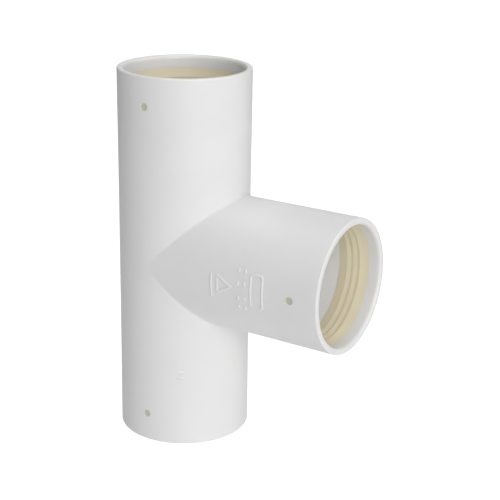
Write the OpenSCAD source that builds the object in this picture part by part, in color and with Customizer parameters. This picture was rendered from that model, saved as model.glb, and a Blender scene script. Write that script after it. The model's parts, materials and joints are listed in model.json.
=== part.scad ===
// Push-fit equal tee for plastic waste pipe. The rigid body is moulded in one piece: a run
// with a socket at each end, and a branch with a third socket. A soft ring with three lips is
// moulded into a groove in each socket. Each ring is fed through one small hole in the wall,
// which stays filled with the same soft material and shows outside as a round dot.
//
// The run stands along Z, the branch points along +X and the dots face -Y. The origin is the
// point where the two centre lines cross. All sizes are in millimetres.

/* [Pipe] */
// Outside diameter of the pipe that each socket takes
pipe_d = 32; // [28:0.5:40]
// Gap on each side of the pipe in the smooth part of a socket
pipe_gap = 0.15; // [0.05:0.05:0.4]

/* [Body] */
// Wall thickness at the mouths
wall = 1.85; // [1.7:0.05:3]
// Length of the run from mouth to mouth
run_length = 101.8; // [100:0.2:160]
// Distance from the run's centre line to the mouth of the branch
branch_reach = 52.3; // [50:0.1:90]
// Amount by which the outside is slimmer at the crossing than at the mouths
outer_drop = 0.1; // [0.05:0.05:0.4]
// Radius of the rounded outer edge of each mouth
outer_edge_r = 0.35; // [0.1:0.05:0.6]
// Width of the rounded inner edge of each mouth
inner_edge_width = 0.6; // [0.1:0.05:0.6]
// Depth of the rounded inner edge of each mouth
inner_edge_depth = 1; // [0.1:0.1:1.2]

/* [Sockets] */
// Depth of each socket, to the step that stops the pipe
socket_depth = 27; // [20:0.5:28]
// Width of the step that stops the pipe
stop_step = 1.15; // [0.6:0.05:2]

/* [Seals] */
// Depth from the mouth at which the soft ring begins
seal_start = 3.4; // [2:0.1:5]
// Length of the soft ring along the socket
seal_length = 8.9; // [8.5:0.1:12]
// Depth of the groove that holds the soft ring
groove_depth = 0.8; // [0.5:0.05:1]
// Number of lips on a ring
lip_count = 3; // [1:1:3]
// Depth of the first lip behind the front of the ring
first_lip = 2.6; // [1.5:0.1:2.8]
// Distance from one lip to the next
lip_pitch = 1.9; // [1.4:0.1:2]
// Height of a lip above the smooth wall of the socket
lip_height = 0.4; // [0.2:0.05:1]
// Depth of the dip behind each lip
lip_dip = 0.15; // [0.1:0.05:0.3]
// Diameter of the hole through which a ring is fed
feed_d = 2; // [0.8:0.1:2.4]

/* [Marks] */
// Height of the raised marks above the surface
mark_height = 0.2; // [0.1:0.05:0.4]
// Width of the lines of the raised marks
mark_line = 0.5; // [0.3:0.05:0.6]

/* [Hidden] */
$fn = 96;

run_half = run_length / 2;
socket_r = pipe_d / 2 + pipe_gap;
mouth_r = socket_r + wall;
run_middle_r = mouth_r - outer_drop;
// The branch is a hair slimmer at its root, so that its surface never runs along the run's.
branch_root_r = run_middle_r - 0.03;
waterway_r = socket_r - stop_step;
branch_waterway_r = waterway_r - 0.1;
// The outside is straight this far from the crossing, and widens from there to the mouth.
straight_length = mouth_r + 2;
groove_r = socket_r + groove_depth;
seal_end = seal_start + seal_length;
feed_depth = (seal_start + seal_end) / 2;
lip_r = socket_r - lip_height;
// The back of a lip falls away over this length into the dip before the next one.
lip_back = 0.7;
valley_r = lip_r + lip_dip;
// The dashes on the run sit this many degrees round from its front, towards the branch.
dash_turn = 31.7;
edge_steps = 6;
past = 1;

body_white = [0.93, 0.93, 0.92];
seal_cream = [0.86, 0.82, 0.66];

// Quarter turn of a rounded edge about [r, z], from the direction of a to a + 90 degrees.
function edge_arc(r, z, edge_r, from) =
    [for (i = [0:edge_steps]) let (a = from + 90 * i / edge_steps) [r + edge_r * cos(a), z + edge_r * sin(a)]];

// Half outline of a tube's outside: straight near the crossing, widest at a rounded mouth.
function outside_outline(reach, root_r) = concat(
    [[0, 0], [root_r, 0], [root_r, straight_length]],
    edge_arc(mouth_r - outer_edge_r, reach - outer_edge_r, outer_edge_r, 0),
    [[0, reach]]
);

// Inside surface of a ring: each lip slopes up from the mouth side and drops off behind.
function lip_outline() = [
    for (i = [0:lip_count - 1]) for (side = [0, 1])
        let (crest = seal_start + first_lip + i * lip_pitch)
        side == 0 ? [lip_r, -crest] : [valley_r, -(crest + lip_back)]
];

// Each socket's own frame has the mouth at z = 0 and the socket below it.
module at_top() {
    translate([0, 0, run_half]) children();
}

module at_bottom() {
    translate([0, 0, -run_half]) mirror([0, 0, 1]) children();
}

module at_branch() {
    translate([branch_reach, 0, 0]) rotate([0, 90, 0]) children();
}

module at_each_mouth() {
    at_top() children();
    at_bottom() children();
    at_branch() children();
}

// Round bar that points along -Y at the depth of the feed hole.
module feed_bar(from_r, to_r) {
    translate([0, -from_r, -feed_depth]) rotate([90, 0, 0]) cylinder(d = feed_d, h = to_r - from_r);
}

// Everything that is open inside one socket, in the socket's own frame.
module socket_space() {
    translate([0, 0, -socket_depth]) cylinder(r = socket_r, h = socket_depth + past);
    translate([0, 0, -seal_end]) cylinder(r = groove_r, h = seal_length);
    rotate_extrude() polygon(concat(
        [[0, past], [0, -inner_edge_depth], [socket_r, -inner_edge_depth]],
        [for (i = [1:edge_steps]) let (a = 90 * i / edge_steps)
            [socket_r + inner_edge_width * (1 - cos(a)), -inner_edge_depth * (1 - sin(a))]],
        [[socket_r + inner_edge_width, past]]
    ));
    feed_bar(socket_r, mouth_r + past);
}

// Bar, triangle, dots and blank frame, drawn as seen from the front with the branch to the right.
module branch_mark_outlines() {
    first_x = 20.7;
    first_low = -3.9;
    first_height = 6.3;
    triangle_x = 22.5;
    triangle_width = 5.3;
    triangle_height = 5.4;
    dot_width = 0.8;
    dot_height = 1;
    frame_x = 34.65;
    frame_width = 4;
    frame_height = 9.6;
    frame_corner = 1.2;
    translate([first_x, first_low]) square([mark_line, first_height]);
    difference() {
        polygon([
            [triangle_x, -triangle_height / 2],
            [triangle_x + triangle_width, 0],
            [triangle_x, triangle_height / 2]
        ]);
        polygon([
            [triangle_x + mark_line, -triangle_height / 2 + 1.8 * mark_line],
            [triangle_x + triangle_width - 2.2 * mark_line, 0],
            [triangle_x + mark_line, triangle_height / 2 - 1.8 * mark_line]
        ]);
    }
    for (x = [28.8, 30.7]) for (z = [-5.1, -2.5, 1.4, 4.9])
        translate([x, z - dot_height / 2]) square([dot_width, dot_height]);
    translate([frame_x, 0]) difference() {
        rounded_plate(frame_width, frame_height, frame_corner);
        rounded_plate(frame_width - 2 * mark_line, frame_height - 2 * mark_line, frame_corner - mark_line);
    }
}

// Flat plate with round corners, centred on the origin.
module rounded_plate(width, height, corner_r) {
    square([width - 2 * corner_r, height], center = true);
    square([width, height - 2 * corner_r], center = true);
    for (x = [-1, 1]) for (y = [-1, 1])
        translate([x * (width / 2 - corner_r), y * (height / 2 - corner_r)]) circle(r = corner_r);
}

// Two short dashes low on the run, a little to the right of its front.
module run_mark_outlines() {
    dash_width = 1.5;
    dash_height = 0.4;
    for (z = [-31.1, -29.3])
        translate([-dash_width / 2, z - dash_height / 2]) square([dash_width, dash_height]);
}

// Turns outlines into raised marks on the front of the tube that is passed as the child.
module raised_on(turn) {
    intersection() {
        rotate([0, 0, turn]) rotate([90, 0, 0]) linear_extrude(height = mouth_r + past) children(0);
        children(1);
    }
}

module body_outside() {
    for (side = [0, 1])
        mirror([0, 0, side]) rotate_extrude() polygon(outside_outline(run_half, run_middle_r));
    rotate([0, 90, 0]) rotate_extrude() polygon(outside_outline(branch_reach, branch_root_r));
    raised_on(0) {
        branch_mark_outlines();
        rotate([0, 90, 0]) cylinder(r = branch_root_r + mark_height, h = branch_reach - 4);
    }
    raised_on(dash_turn) {
        run_mark_outlines();
        cylinder(r = run_middle_r + mark_height, h = run_length - 8, center = true);
    }
}

module tee_body() {
    color(body_white) difference() {
        body_outside();
        cylinder(r = waterway_r, h = run_length + 2 * past, center = true);
        rotate([0, 90, 0]) cylinder(r = branch_waterway_r, h = branch_reach + past);
        at_each_mouth() socket_space();
    }
}

// Soft ring with the stub that fills its feed hole, in the socket's own frame.
module lip_seal() {
    stub_recess = 0.1;
    color(seal_cream) union() {
        rotate_extrude() polygon(concat(
            [[groove_r, -seal_start], [socket_r, -seal_start]],
            lip_outline(),
            [[socket_r, -seal_end], [groove_r, -seal_end]]
        ));
        feed_bar(socket_r + groove_depth / 2, mouth_r - outer_drop / 4 - stub_recess);
    }
}

module seal_top() {
    at_top() lip_seal();
}

module seal_bottom() {
    at_bottom() lip_seal();
}

module seal_branch() {
    at_branch() lip_seal();
}

tee_body();
seal_top();
seal_bottom();
seal_branch();
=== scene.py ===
"""Push-fit tee fitting: a white moulded body with a soft cream lip seal in each of its three sockets.

Shapes are worked out in millimetres in the row frame: the run stands along Z, the branch points along
+X, and the dots of the seals face -Y. Each of the three arms is a tube with its own frame: an angle
round the arm, measured from the front (-Y), a radius, and a height along the arm from the crossing.
"""

import json
import math

import bmesh
import bpy
import numpy as np
from mathutils import Matrix, Vector


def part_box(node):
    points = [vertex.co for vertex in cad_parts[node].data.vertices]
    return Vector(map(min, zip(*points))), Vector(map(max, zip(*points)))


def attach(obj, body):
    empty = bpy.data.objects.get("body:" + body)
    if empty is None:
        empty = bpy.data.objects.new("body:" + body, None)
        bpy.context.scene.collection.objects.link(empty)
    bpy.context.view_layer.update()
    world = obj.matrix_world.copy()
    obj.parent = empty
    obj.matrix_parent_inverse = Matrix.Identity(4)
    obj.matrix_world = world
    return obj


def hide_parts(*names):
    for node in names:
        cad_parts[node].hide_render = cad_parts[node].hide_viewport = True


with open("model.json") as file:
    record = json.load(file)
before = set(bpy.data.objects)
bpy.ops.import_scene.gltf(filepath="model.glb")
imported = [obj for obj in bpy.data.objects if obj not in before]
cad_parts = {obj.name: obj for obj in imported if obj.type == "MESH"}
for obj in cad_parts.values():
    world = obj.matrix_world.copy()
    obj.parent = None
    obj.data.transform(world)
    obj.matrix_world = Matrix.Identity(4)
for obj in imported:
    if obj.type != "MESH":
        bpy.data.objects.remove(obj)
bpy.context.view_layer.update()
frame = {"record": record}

# ---------------------------------------------------------------- sizes, in millimetres
MM = 0.001
PI = math.pi
QUARTER = PI / 2

body_low, body_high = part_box("tee_body")
ring_low, ring_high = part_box("seal_top")
mounts = {m["name"]: m for m in frame["record"]["mounts"]}

RUN_HALF = body_high.z / MM
BRANCH_REACH = body_high.x / MM
MOUTH_R = body_high.y / MM
SOCKET_R = mounts["socket_top"]["dims"]["r_mm"]
GROOVE_R = ring_high.y / MM
SEAL_START = RUN_HALF - ring_high.z / MM
SEAL_END = RUN_HALF - ring_low.z / MM

# outside of the body: straight up to STRAIGHT from the crossing, then widening to the mouth
OUTER_DROP = 0.1
MIDDLE_R = MOUTH_R - OUTER_DROP
STRAIGHT = MOUTH_R + 2
SEAM_FILLET = 1.0
OUTER_EDGE = 0.35
INNER_EDGE = 0.6
INNER_EDGE_DEPTH = 1.0

# line where the halves of the mould met
PARTING_WIDTH = 0.1
PARTING_FLANK = 0.1
PARTING_FOOT = PARTING_WIDTH / 2 + PARTING_FLANK
PARTING_HEIGHT = 0.02
PARTING_FADE = 1.5

# inside of the body: the stop has round corners and takes in a little of the walls above and below
SOCKET_DEPTH = 27.0
STOP_STEP = 1.15
STOP_INNER_ROUND = 0.25
STOP_OUTER_ROUND = 0.3
STOP_ABOVE = 0.4
STOP_BELOW = 0.5
WATER_R = SOCKET_R - STOP_STEP
WATER_FILLET = 0.4
WATER_START = WATER_R + 1.5

# seals: the wall leads in from the front edge to the first lip, and dips behind each lip
FEED_R = 1.0
FEED_EDGE = 0.05
FEED_DEPTH = (SEAL_START + SEAL_END) / 2
SEAL_EDGE = 0.06
LEAD_DEPTH = SEAL_START + 1.3
LEAD_DROP = 0.12
LEAD_ROUND = 3
LIPS = 3
LIP_R = SOCKET_R - 0.4
VALLEY_R = LIP_R + 0.15
FIRST_LIP = SEAL_START + 2.6
LIP_PITCH = 1.9
LIP_BACK = 0.7
LIP_ROUND = 0.8
STUB_RECESS = 0.1
STUB_HOLLOW = 0.15
# stub faces out past this radius (the stub's end) get the darker cream: partly a greyer stub colour,
# partly painted shade of its recessed hole
STUB_SHADE_FROM = GROOVE_R + 0.1
SEAL_GAP = 0.01
SEAL_R = GROOVE_R - SEAL_GAP

# marks: MARKED_REACH is how far round from the front they are drawn finely
MARK_HEIGHT = 0.2
MARK_LINE = 0.5
MARK_FLANK = 0.13
DASH_LINE = 0.35
DASH_TURN = math.radians(31.7)
MARKED_REACH = 6.6

# spacing of the mesh: the shares say where rings lie between a patch's border and its hole, and
# between the rim and the middle of a stub's end
TINY = 0.01
WELD = 0.002
FINE = 0.14
COARSE = 0.8
LONG = 3.0
ARC_STEPS = 6
RIM_ROWS = 4
EDGE_ROW = 0.15
FRONT_WALL_ROWS = (INNER_EDGE_DEPTH + EDGE_ROW, 1.8, 2.6, SEAL_START)
PATCH_ROW = 0.45
PATCH_COLUMNS = 13
PATCH_HALF = 4 * PATCH_ROW
PATCH_SHARES = (0.35, 0.6, 0.8, 0.93, 1)
STUB_SHARES = (1, 0.95, 0.85, 0.7, 0.5, 0.25)
OUTER_SEAM_ROWS = 7
INNER_SEAM_ROWS = 5
SEAM_EASE = 1.5
FILLET_STEPS = 8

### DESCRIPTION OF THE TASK
The lines to extract from the data above begin with the line containing "hole, in the socket's own frame." and end with the line containing "record = json.load(file)". Extract them exactly, including both.

### FINAL RESULT
// Soft ring with the stub that fills its feed hole, in the socket's own frame.
module lip_seal() {
    stub_recess = 0.1;
    color(seal_cream) union() {
        rotate_extrude() polygon(concat(
            [[groove_r, -seal_start], [socket_r, -seal_start]],
            lip_outline(),
            [[socket_r, -seal_end], [groove_r, -seal_end]]
        ));
        feed_bar(socket_r + groove_depth / 2, mouth_r - outer_drop / 4 - stub_recess);
    }
}

module seal_top() {
    at_top() lip_seal();
}

module seal_bottom() {
    at_bottom() lip_seal();
}

module seal_branch() {
    at_branch() lip_seal();
}

tee_body();
seal_top();
seal_bottom();
seal_branch();
=== scene.py ===
"""Push-fit tee fitting: a white moulded body with a soft cream lip seal in each of its three sockets.

Shapes are worked out in millimetres in the row frame: the run stands along Z, the branch points along
+X, and the dots of the seals face -Y. Each of the three arms is a tube with its own frame: an angle
round the arm, measured from the front (-Y), a radius, and a height along the arm from the crossing.
"""

import json
import math

import bmesh
import bpy
import numpy as np
from mathutils import Matrix, Vector


def part_box(node):
    points = [vertex.co for vertex in cad_parts[node].data.vertices]
    return Vector(map(min, zip(*points))), Vector(map(max, zip(*points)))


def attach(obj, body):
    empty = bpy.data.objects.get("body:" + body)
    if empty is None:
        empty = bpy.data.objects.new("body:" + body, None)
        bpy.context.scene.collection.objects.link(empty)
    bpy.context.view_layer.update()
    world = obj.matrix_world.copy()
    obj.parent = empty
    obj.matrix_parent_inverse = Matrix.Identity(4)
    obj.matrix_world = world
    return obj


def hide_parts(*names):
    for node in names:
        cad_parts[node].hide_render = cad_parts[node].hide_viewport = True


with open("model.json") as file:
    record = json.load(file)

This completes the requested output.